Yang sent a payment for the premium on November 17, 2017, and Everest reinstated the policy effective on that date. The notice of reinstatement informed Yang that there was a lapse in coverage from October 27, 2017 to November 17, 2017.

The accident in which plaintiffs were injured occurred on November 15, 2017, two days before Yang made the premium payment.”

This sounds confusing.  To summarize, Yang’s policy was cancelled as of October 27, 2017 for non-payment of premium.  And, as Everest saw it, notice of cancellation had been provided when Everest sent the October 9, 2017 bill to Yang that contained the notice that policy would be cancelled if the premium had not been paid. 

But here’s the problem for Everest.  The notice of cancellation was sent before the premium was due.  The court rejected this as being in compliance with the statutory notice of cancellation obligation: “For a cancellation to take place, the event triggering the right to cancel must have taken place first. In this case, the event that allowed for cancellation occurred on the date of nonpayment. Therefore, it is only after the nonpayment that the insurer may properly notify the insured of cancellation. In other words, it is not sufficient that the insurer warn the insured that a future failure to pay the premium will result in cancellation; rather, it must advise the insured that, because of an already-occurred failure to pay, the policy will be cancelled in ten days.
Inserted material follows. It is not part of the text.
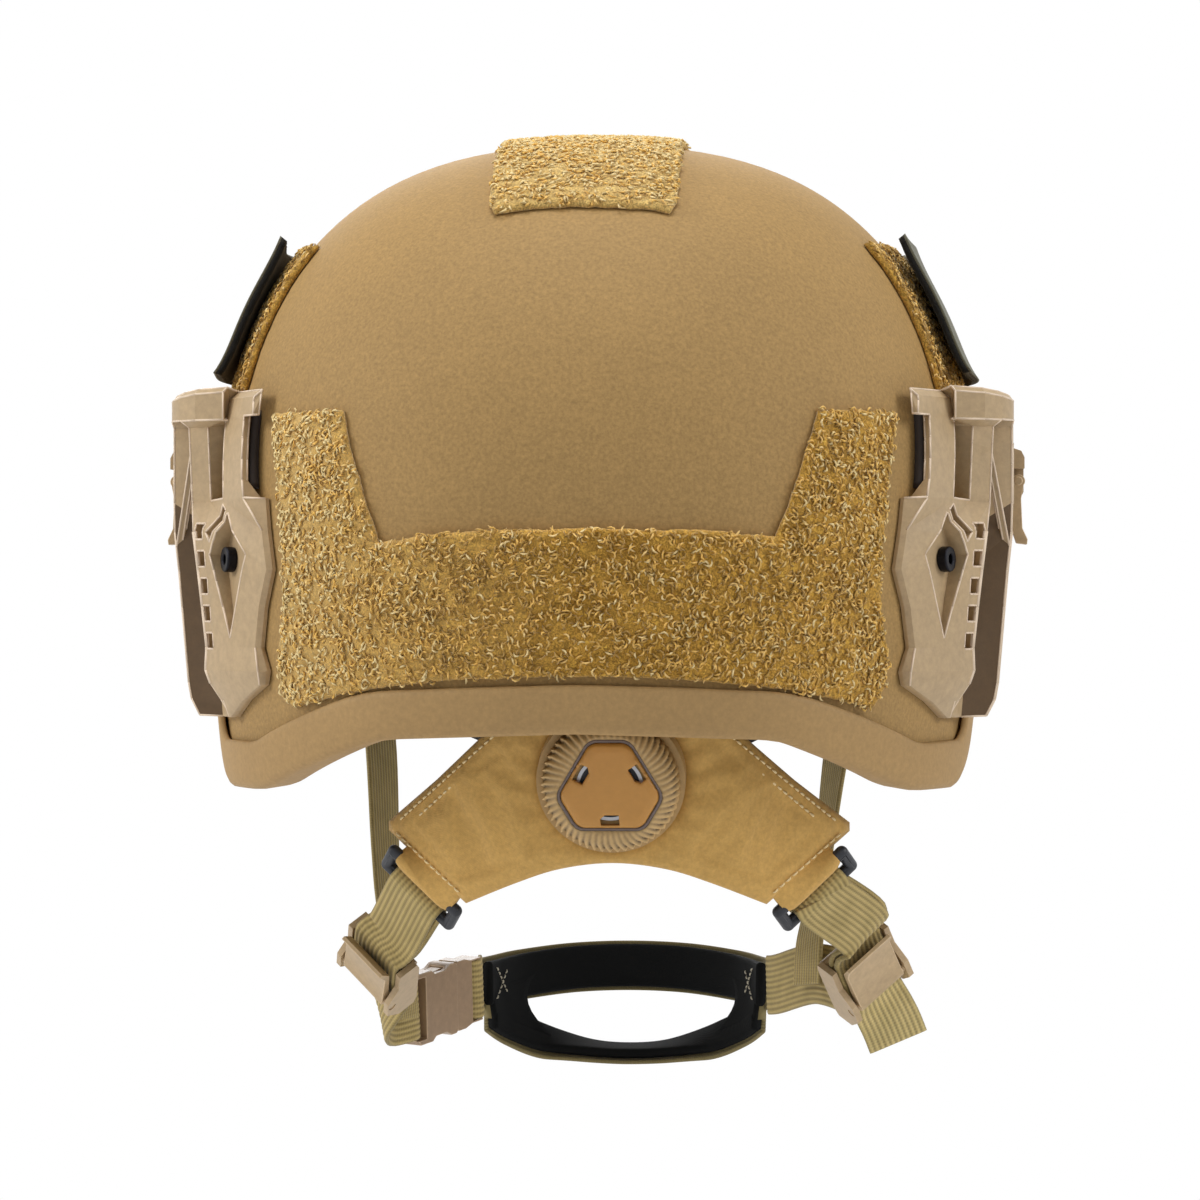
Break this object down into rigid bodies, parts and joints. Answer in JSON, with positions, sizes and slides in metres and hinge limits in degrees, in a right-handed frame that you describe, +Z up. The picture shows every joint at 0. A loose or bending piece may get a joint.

This reasoning is consistent with the Michigan Supreme Court’s understanding of MCL 500.3020.”

The court observed that this decision was consistent with the majority of courts nationally that have addressed the issue.

As I noted above, an insurer needs to send a cancellation notice immediately after payment is not received by the due date.  Then the policy will cancel however many days later that notice of cancellation was required, based on any statute or policy provision.  So, if a loss occurs during that notice period, it is covered, even if the insured does not ultimately, pay the premium.